Basically, corporate Marvel decided that Inhumans could have all of the stories that the mutants did. Suddenly, there was anti-Inhuman bigotry, young Inhumans trying to come to terms with their new powers, older members of the group training younger ones, the whole mutant shebang. Everything unique about the civilization was gone and they were made into the new X-Men. It was a complete flop. Readers didn’t really like the cynical way that the Inhumans were being pushed. While no one at Marvel said out loud it was because they didn’t own the film rights to the X-Men, it was apparent. Other than Ms. Marvel, none of the Inhumans books sold well. Inhumans vs. X-Men ended the conflict, destroying the Mist clouds (with Marvel still making mutants look bad in what felt like a fit of pique over readers rebelling against their ideas), and after one last attempt to make the whole thing work with Royals, the Inhumans were killed off in Death of the Inhumans.

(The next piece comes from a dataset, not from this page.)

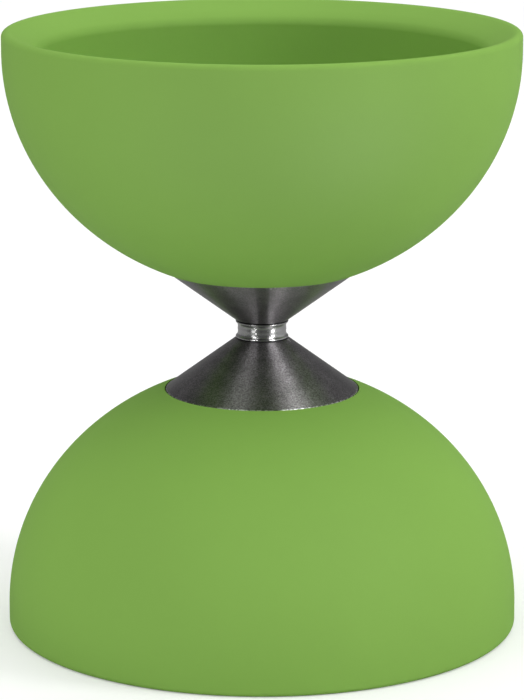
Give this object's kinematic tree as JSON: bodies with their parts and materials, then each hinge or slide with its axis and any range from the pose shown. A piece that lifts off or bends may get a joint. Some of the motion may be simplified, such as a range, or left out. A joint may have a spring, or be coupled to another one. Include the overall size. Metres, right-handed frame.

Since then, they’ve been completely absent.
Marvel’s MCU-Related Greed Doomed the Inhumans Push
Image Courtesy of Marvel Comics
The Inhumans push had a lot of potential in the beginning, but it was completely squandered in its second phase. Replacing mutants with Inhumans was never going work, and actively antagonizing X-Men fans by removing mutants from everything and replacing them with Inhumans was a terrible choice. Trying to replace A-listers with D-listers was a stupid idea. It almost ruined the X-Men in the 2010s, and led to a lot of books that no one is ever going to care about. Add in the mediocre core books like Inhuman, Inhumans, Uncanny Inhumans, and all of the solo books not titled Ms. Marvel, and the whole thing was the wrong choice to make.
The sad thing was that it never had to happen the way it did. The Inhumans aren’t inherently bad; go back and read that 1998 maxiseries to see them done right. However, the corporate side of Marvel, ran by Ike Perlmutter, saw dollar signs. They didn’t understand that stories were why fans loved mutants, they just saw them as interchangeable superheroes that could be replaced with the Inhumans. This was one of the first major examples of Marvel changing their comics for the movies, and it was a disaster. It would be nice to say that the company learned their lesson, but MCU synergy is unfortunately alive and well.